**DIRECTION:**
Please work out how many lines in the material contain "with" and give only that figure.

**DATASET EXCERPTS:**
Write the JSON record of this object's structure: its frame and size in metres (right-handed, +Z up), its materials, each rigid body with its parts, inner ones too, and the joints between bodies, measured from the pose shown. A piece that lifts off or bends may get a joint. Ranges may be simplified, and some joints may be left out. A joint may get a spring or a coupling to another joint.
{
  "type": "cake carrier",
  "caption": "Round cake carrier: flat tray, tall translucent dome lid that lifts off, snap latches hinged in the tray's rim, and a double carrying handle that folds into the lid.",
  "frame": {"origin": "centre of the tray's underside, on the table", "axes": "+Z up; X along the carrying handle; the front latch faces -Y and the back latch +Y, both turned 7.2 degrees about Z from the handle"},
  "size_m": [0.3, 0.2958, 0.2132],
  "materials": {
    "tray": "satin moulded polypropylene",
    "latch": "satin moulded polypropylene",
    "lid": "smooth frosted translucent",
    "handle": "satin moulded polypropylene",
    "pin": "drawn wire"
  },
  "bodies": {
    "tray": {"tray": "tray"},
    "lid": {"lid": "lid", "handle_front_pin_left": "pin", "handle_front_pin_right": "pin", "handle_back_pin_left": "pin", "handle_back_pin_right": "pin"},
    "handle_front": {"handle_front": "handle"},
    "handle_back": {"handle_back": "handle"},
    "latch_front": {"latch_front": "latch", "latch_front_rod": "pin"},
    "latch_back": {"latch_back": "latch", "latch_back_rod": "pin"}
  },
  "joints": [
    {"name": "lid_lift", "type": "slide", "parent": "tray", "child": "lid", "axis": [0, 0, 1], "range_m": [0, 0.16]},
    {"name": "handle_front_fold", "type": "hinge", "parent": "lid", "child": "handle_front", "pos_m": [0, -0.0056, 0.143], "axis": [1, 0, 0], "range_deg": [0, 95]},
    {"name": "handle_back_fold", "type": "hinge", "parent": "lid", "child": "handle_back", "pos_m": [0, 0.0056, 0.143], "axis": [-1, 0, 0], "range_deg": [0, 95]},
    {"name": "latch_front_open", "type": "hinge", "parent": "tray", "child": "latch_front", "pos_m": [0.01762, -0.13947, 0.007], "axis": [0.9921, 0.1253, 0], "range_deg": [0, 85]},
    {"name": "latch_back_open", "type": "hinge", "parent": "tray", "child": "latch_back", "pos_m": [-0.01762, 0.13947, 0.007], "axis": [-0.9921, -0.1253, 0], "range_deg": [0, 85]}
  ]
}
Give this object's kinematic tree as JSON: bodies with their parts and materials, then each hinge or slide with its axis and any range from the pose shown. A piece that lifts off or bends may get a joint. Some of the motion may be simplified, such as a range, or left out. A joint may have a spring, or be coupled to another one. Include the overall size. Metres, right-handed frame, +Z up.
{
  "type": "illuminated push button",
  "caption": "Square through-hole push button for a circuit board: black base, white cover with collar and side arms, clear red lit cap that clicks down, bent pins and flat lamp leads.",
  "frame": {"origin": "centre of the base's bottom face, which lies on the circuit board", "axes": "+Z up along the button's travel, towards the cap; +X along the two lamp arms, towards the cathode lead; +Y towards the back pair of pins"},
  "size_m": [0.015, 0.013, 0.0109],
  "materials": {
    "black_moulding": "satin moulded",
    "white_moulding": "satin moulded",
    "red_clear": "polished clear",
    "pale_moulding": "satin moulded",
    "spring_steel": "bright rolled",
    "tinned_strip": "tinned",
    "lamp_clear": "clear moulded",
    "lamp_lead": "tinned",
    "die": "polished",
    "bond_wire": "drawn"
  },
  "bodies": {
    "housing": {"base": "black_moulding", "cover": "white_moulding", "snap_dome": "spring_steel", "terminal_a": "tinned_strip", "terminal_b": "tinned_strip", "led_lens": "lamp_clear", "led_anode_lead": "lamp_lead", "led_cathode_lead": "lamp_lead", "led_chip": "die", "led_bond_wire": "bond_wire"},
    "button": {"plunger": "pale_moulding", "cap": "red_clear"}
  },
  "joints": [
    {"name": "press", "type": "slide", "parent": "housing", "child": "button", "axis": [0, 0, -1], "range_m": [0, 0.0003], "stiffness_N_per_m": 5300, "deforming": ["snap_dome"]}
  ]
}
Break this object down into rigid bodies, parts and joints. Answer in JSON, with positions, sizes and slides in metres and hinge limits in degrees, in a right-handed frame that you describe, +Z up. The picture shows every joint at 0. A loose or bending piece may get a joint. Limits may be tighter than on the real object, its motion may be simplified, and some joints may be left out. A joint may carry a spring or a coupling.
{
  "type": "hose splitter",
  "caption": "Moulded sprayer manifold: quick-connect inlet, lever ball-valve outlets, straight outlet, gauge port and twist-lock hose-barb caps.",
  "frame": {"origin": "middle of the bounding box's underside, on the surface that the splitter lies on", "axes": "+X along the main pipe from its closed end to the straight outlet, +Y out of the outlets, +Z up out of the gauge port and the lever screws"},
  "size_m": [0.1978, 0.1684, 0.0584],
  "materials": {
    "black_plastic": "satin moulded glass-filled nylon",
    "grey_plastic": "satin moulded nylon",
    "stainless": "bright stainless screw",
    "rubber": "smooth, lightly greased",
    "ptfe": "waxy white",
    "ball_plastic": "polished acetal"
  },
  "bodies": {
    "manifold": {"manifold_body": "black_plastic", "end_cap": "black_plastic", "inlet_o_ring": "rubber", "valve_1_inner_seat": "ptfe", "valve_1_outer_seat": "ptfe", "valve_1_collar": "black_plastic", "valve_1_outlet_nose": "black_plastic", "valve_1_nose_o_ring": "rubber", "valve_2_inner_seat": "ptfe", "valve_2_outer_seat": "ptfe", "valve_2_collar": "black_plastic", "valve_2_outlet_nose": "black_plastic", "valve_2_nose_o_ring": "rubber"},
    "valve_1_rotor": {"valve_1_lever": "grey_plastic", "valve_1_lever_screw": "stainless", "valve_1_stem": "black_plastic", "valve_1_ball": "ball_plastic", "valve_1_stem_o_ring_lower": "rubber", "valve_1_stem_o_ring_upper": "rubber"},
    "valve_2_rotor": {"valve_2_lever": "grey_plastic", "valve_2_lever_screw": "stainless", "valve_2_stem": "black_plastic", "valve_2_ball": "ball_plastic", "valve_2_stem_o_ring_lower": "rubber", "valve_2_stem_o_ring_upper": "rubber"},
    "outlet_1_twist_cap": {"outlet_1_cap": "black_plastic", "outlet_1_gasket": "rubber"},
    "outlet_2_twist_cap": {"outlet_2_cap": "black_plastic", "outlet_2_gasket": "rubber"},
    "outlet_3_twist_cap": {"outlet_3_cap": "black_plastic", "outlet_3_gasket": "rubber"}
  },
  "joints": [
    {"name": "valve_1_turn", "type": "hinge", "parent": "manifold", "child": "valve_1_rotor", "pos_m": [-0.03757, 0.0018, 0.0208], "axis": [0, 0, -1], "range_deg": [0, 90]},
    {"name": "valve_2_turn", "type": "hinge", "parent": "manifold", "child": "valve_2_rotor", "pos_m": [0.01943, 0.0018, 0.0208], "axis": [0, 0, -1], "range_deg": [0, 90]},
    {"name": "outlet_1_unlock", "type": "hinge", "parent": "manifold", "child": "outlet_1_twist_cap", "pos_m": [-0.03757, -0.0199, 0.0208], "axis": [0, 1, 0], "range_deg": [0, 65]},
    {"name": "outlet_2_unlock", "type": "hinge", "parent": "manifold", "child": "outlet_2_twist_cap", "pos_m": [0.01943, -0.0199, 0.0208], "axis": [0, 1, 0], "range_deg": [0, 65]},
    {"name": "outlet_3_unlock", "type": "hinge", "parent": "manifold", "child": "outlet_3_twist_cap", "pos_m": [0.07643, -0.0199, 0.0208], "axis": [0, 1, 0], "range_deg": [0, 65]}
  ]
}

...

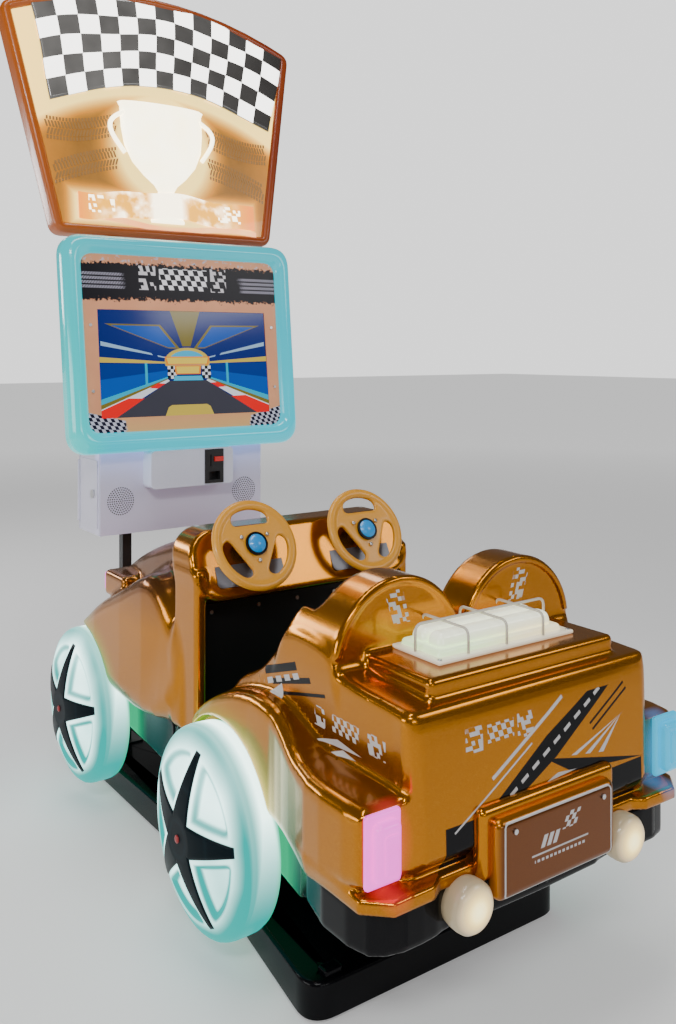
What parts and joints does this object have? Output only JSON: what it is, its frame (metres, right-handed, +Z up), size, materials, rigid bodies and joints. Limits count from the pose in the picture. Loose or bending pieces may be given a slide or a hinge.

==

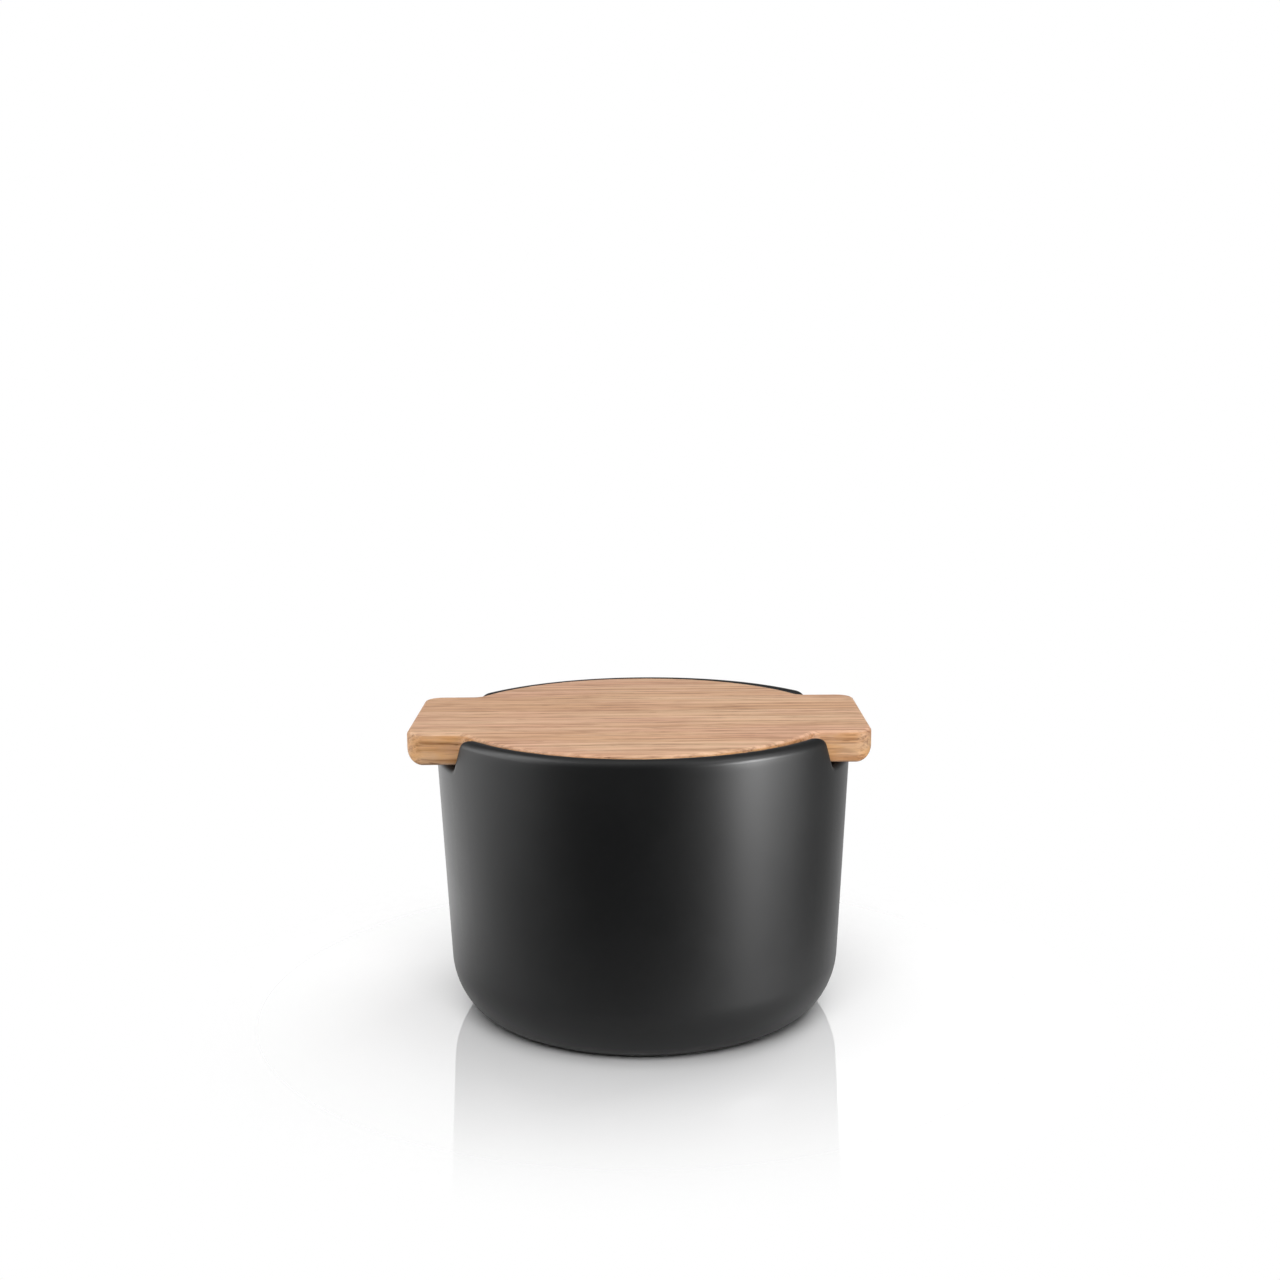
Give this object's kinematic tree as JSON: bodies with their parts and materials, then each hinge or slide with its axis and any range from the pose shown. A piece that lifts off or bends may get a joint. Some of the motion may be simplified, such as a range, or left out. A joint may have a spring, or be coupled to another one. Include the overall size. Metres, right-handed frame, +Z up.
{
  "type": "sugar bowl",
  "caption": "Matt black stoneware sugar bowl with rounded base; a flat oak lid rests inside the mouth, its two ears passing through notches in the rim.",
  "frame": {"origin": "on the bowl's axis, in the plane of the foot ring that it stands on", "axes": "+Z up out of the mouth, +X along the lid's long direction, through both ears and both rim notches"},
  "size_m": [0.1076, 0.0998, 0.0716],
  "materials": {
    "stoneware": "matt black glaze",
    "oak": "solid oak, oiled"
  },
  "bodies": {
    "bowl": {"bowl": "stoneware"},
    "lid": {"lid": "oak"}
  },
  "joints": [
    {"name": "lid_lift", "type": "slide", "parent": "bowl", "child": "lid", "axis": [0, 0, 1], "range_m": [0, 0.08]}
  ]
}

**FINAL RESULT:**
6